The sheet pulled up around me is suddenly trapping ten times the heat, and it’s too close. What would Bennett do if he found out about my family? What if he got to the bottom of that and discovered that it was really me all along who was at the heart of the tragedy?
This can’t last, a voice in the back of my mind whi
spers. It can’t, because every path leads to the same place.
The forks in the road are only an illusion. The destination will always be that Bennett will look elsewhere for whatever he needs in this life.
I pull away from him with an exaggerated yawn and stretch my arms above my head.
“But I did find them,” he says, almost to himself.
One breath in, one breath out.
That’s how I pretend to be asleep.
20
Bennett
I can’t tell if this is the longest week of my life, the best week, or both.
It all seems dreamlike.

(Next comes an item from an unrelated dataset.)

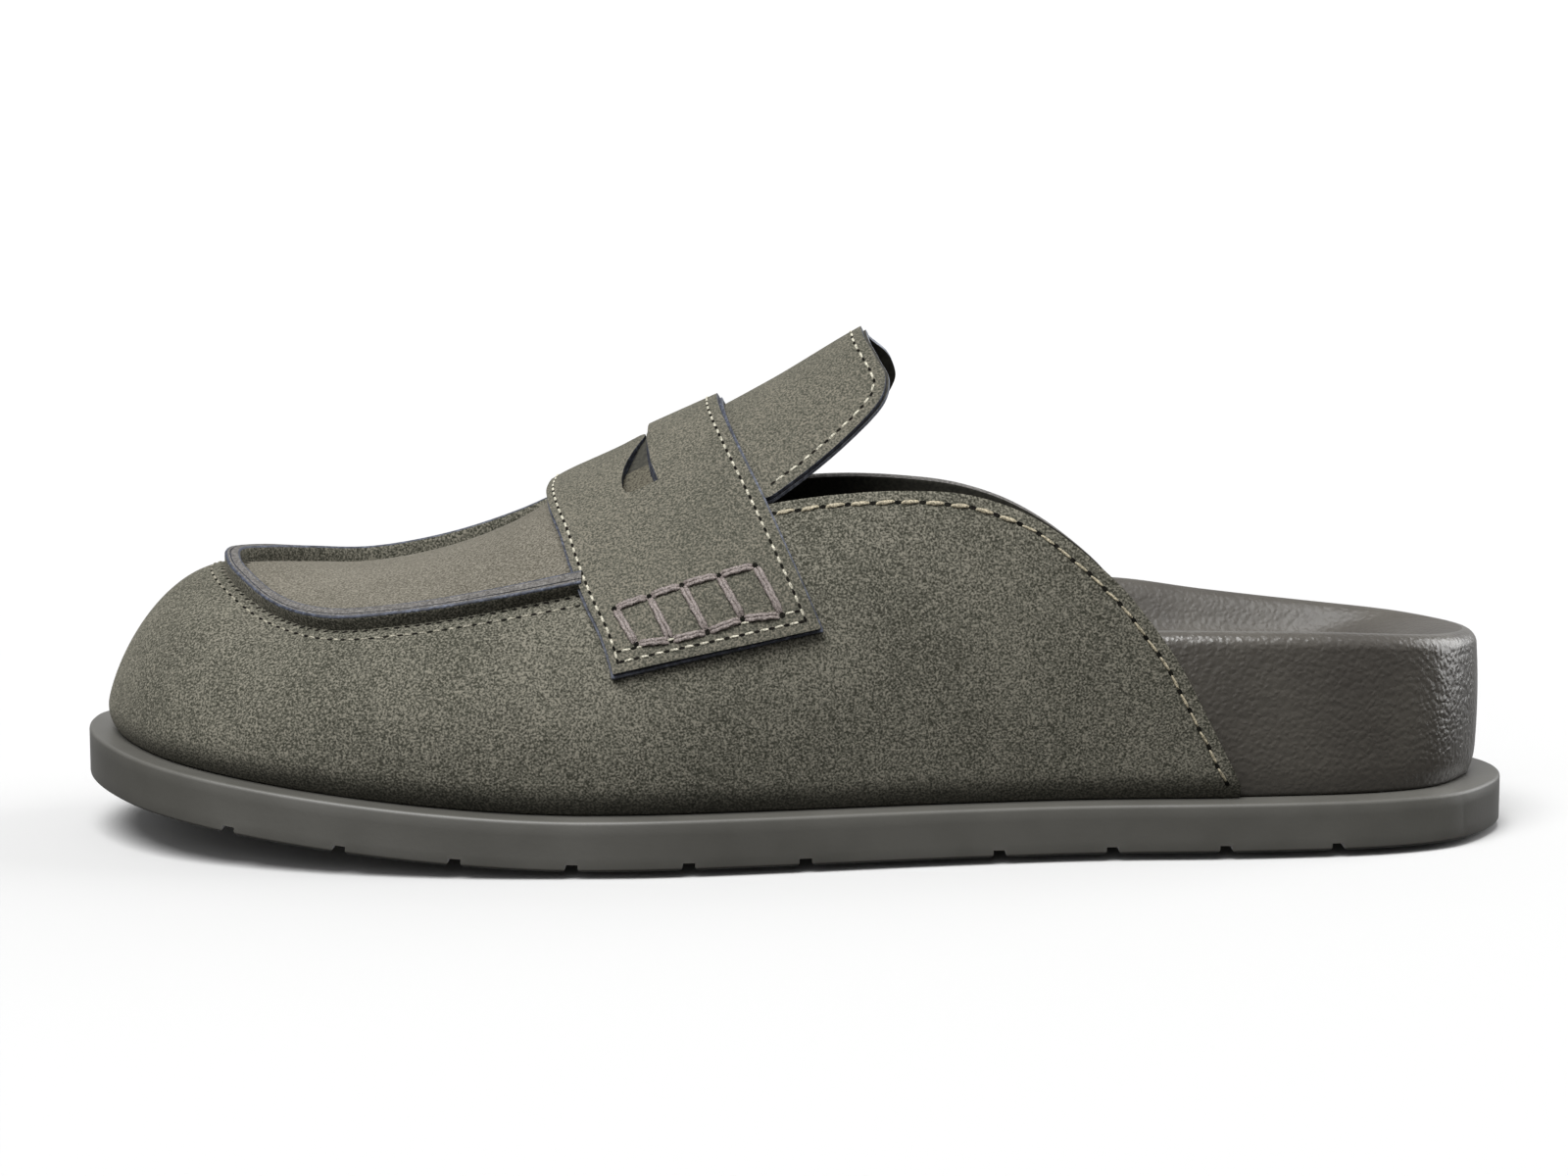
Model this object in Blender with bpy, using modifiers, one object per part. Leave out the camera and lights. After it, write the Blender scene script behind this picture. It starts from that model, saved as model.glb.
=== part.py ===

A scene out of an action movie. Did that truck really almost hit us? Those first few moments of waking, I can hardly believe any of it happened. The thunderstorm. The semi. My brain accepts it; of course it does. I saw enough during my deployments to know that terrible things happen in the world, and sometimes we witness them.
There are terrible things, yes.
And then there’s Eva, who is something else entirely.
We’ve had as much sex as we’ve had work. By rights, she should be dead to the world until noon, but she’s up early this morning. The bed is empty when I open my eyes, and it gives me the strangest plummeting feeling, though there’s nothing to be worried about.
The first thing I do is look out the window.
There she is. My stomach rights itself.
Down by the lake, in one of the lawn chairs, her hair in an enormous bun on the top of her head. I didn’t feel her leave this morning. The conversation we had last night is hazy, but something about it itches at the back of my mind. Did I say something that upset her? I don’t see how I could have. It was nothing but the truth. Still, the set of her shoulders makes me think I did. But it could just be her focus on the story.